Dever Elementary — which data from the Chicago Public Schools shows is one of the most overcrowded schools in the city — doesn't have enough space for a dedicated art classroom. Instead, Rachmaciej travels from room to room, teaching students how to draw, paint and sculpt.

"We make it work," Rachmaciej said. "Whatever I need to do so they can learn and create and experiment, that's what I do."

One of Rachmaciej's most popular lessons focused on origami — the traditional Japanese art of paper folding. Inspired by eighth-grade students who were creating paper cranes in an after-school art club, Rachmaciej introduced it to the third- through sixth-grade classes.

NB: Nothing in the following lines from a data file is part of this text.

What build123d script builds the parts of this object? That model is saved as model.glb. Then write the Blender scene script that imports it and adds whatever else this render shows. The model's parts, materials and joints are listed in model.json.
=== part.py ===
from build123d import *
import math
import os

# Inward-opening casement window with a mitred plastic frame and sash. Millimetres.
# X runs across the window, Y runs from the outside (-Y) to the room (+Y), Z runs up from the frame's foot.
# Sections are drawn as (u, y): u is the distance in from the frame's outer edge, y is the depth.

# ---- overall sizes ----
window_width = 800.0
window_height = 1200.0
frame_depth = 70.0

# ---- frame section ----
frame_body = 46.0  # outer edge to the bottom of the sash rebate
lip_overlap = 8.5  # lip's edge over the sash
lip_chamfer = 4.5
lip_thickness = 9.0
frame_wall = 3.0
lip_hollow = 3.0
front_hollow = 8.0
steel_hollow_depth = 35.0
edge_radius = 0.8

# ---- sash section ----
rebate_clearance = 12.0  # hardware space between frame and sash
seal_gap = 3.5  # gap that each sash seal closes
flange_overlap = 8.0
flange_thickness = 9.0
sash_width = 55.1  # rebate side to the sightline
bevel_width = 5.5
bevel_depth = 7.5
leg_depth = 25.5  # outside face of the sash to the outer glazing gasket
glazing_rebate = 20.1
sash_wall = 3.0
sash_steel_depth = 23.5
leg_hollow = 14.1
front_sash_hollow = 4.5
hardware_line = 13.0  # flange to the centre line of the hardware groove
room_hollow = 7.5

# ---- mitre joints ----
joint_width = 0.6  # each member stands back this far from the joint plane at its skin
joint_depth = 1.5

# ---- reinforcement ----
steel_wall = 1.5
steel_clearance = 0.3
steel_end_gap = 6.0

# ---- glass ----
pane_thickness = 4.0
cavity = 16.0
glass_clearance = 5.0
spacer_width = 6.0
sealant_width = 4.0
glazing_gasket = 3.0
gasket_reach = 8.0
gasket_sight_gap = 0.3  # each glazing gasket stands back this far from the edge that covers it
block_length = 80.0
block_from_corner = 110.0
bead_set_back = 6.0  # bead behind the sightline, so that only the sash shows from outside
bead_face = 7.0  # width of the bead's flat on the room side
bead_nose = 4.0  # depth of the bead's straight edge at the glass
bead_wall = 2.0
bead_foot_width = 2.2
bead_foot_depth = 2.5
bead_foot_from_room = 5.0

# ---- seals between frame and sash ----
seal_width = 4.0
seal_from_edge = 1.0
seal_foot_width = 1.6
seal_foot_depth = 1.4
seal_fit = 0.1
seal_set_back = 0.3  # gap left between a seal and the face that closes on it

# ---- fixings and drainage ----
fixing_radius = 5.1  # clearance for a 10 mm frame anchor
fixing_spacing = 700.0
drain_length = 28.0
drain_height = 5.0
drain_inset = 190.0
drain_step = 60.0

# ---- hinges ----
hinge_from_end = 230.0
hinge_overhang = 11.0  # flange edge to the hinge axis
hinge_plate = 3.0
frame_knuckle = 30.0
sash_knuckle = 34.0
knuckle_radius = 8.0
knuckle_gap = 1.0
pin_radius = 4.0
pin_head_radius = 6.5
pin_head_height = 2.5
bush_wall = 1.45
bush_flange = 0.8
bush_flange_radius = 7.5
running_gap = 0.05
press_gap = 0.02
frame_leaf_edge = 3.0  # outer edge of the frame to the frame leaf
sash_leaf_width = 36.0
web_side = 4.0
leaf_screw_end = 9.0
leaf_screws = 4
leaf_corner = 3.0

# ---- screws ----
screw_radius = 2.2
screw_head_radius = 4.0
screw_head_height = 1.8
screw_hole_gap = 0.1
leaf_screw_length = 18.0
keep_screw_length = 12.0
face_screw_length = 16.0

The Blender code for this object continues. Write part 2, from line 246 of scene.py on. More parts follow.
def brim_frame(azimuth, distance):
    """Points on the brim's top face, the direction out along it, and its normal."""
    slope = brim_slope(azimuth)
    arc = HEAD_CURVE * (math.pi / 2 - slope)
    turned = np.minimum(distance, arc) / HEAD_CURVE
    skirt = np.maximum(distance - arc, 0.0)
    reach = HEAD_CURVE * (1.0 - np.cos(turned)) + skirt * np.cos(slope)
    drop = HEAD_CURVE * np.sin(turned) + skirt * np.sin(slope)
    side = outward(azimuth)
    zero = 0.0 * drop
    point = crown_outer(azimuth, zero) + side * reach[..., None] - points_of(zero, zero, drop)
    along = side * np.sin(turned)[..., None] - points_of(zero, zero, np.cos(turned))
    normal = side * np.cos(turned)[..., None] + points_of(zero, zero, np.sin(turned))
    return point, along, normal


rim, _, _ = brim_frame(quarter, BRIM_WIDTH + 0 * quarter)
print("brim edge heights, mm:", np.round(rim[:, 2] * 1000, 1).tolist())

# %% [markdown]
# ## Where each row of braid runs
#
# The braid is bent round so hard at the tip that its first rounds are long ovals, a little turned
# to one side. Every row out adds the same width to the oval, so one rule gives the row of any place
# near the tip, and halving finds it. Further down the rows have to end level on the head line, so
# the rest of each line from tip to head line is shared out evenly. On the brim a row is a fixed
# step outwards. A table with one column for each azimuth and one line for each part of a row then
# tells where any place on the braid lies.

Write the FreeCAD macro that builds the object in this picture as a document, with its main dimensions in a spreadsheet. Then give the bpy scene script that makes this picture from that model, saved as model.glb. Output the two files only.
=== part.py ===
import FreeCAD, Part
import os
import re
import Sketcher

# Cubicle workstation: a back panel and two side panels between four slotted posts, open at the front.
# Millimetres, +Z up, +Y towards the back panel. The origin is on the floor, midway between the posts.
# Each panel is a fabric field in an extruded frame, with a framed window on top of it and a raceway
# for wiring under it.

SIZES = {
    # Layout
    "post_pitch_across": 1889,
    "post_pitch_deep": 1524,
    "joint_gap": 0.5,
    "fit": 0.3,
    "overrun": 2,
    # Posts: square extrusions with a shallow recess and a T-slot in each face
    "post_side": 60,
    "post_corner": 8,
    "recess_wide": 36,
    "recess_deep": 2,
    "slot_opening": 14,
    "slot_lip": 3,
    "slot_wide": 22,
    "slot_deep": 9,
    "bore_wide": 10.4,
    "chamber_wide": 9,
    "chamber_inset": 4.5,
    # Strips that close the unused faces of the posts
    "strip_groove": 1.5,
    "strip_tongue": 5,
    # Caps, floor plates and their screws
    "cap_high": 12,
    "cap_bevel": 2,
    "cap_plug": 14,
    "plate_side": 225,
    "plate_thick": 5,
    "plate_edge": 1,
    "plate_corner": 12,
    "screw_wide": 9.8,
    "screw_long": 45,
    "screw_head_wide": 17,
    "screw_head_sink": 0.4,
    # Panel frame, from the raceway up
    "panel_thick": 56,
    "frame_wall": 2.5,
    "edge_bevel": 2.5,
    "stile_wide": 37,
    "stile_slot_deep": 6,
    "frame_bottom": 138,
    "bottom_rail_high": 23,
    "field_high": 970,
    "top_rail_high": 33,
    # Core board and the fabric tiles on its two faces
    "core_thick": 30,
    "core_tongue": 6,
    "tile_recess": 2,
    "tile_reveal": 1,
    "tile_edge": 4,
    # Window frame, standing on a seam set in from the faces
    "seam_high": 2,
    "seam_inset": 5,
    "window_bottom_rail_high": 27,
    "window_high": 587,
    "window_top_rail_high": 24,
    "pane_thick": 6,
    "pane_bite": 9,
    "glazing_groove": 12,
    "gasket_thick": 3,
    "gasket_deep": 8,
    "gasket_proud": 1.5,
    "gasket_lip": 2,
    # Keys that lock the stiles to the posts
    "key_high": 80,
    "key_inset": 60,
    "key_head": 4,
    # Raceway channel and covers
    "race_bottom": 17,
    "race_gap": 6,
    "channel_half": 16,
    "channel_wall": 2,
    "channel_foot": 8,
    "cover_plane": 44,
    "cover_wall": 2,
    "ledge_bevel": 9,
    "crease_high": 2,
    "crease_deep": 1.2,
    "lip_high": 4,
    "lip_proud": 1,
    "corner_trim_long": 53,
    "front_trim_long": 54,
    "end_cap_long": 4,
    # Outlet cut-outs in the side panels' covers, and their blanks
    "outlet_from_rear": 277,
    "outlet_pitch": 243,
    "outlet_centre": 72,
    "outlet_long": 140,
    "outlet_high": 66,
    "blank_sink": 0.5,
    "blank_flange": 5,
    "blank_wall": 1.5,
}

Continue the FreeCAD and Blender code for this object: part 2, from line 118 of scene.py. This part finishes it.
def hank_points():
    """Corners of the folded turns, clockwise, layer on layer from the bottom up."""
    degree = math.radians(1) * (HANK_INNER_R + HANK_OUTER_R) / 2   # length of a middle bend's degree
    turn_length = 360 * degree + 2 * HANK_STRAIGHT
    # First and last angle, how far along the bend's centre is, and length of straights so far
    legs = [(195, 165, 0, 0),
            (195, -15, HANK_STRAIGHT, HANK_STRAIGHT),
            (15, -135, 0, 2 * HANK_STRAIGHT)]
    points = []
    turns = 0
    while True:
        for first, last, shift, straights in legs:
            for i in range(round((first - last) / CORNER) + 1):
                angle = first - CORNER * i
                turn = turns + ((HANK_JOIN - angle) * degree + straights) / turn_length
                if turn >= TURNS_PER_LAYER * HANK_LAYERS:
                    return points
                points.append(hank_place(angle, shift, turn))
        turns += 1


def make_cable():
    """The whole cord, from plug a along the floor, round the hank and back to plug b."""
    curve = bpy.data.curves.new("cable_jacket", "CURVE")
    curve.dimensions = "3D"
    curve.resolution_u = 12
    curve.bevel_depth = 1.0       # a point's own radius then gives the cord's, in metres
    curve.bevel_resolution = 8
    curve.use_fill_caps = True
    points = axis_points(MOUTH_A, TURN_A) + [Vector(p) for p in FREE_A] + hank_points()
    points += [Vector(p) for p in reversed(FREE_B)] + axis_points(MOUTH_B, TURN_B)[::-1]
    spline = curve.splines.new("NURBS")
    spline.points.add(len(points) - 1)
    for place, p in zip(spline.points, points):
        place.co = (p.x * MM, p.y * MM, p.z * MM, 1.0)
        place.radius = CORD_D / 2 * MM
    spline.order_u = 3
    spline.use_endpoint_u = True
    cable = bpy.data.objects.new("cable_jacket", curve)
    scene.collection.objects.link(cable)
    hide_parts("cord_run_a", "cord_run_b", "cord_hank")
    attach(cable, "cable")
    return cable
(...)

"It is really inspiring to watch the students' reactions to what they can do," ​Rachmaciej said. "Everyone might not be able to draw, but everyone can fold a piece of paper. It is a big result."

Rachmaciej has also taught her students how to make masks, using colors to depict emotions and feelings.

Other classes have studied the work of Andy Warhol, creating self-portraits after learning how to draw the various shapes of people's faces — complete with "football-shaped" eyes.

After drawing a self-portrait, second-grade students in Lauren Simmons' class used their drawing to re-create the famous repeating images of Warhol's work. Then, gleefully cheering Rachmaciej's unveiling of tempera paint and paintbrushes, the students covered their desks with newspapers and got to work turning their black-and-white sketches into surreal pop art.

As they worked, Rachmaciej went from desk to desk, answering questions, giving gentle reminders and making suggestions.

"Your hair is looking a little like a mushroom here," Rachmaciej told one student, prompting gales of laughter.

Rachmaciej urged another to lengthen his portrait's sideburns, ruffling his hair and telling him "you are too cute to look like an old man."

The last 10 minutes of the class were devoted to cleanup, making sure the room was ready to turn back into a classroom from a painting studio at the sound of the bell.

Dever's "ideal capacity" is 630 students, but 844 students were enrolled in the school on the far Northwest Side, with a utilization rate of 134 percent, according to data provided by school system officials.

Illinois Raise Your Hand, a parent-run group, has criticized the school system, saying its calculations underestimate overcrowding.

In February, Dever Principal Rita Ortiz pleaded with officials to ease the overcrowding at Dever, which she said made it difficult to create a calm culture of learning. Despite the school's space challenges, it is rated Level 1, which is the district's highest performance rating.

Ortiz used the extra 30 minutes Mayor Rahm Emanuel ordered to be added to each school day at the beginning of the 2012-13 school year to add art to the school's curriculum for the first time in a decade and hire Rachmaciej.

"It's great to have art back," Ortiz said. "Now pictures line the halls of our school, as they should."

Rachmaciej does her best despite the space crunch, and collaborates with the classroom teachers to make sure her art lessons inform the students' other work, Ortiz said.

"It would be great to have an art room," Ortiz said. "But right now, that just doesn't exist."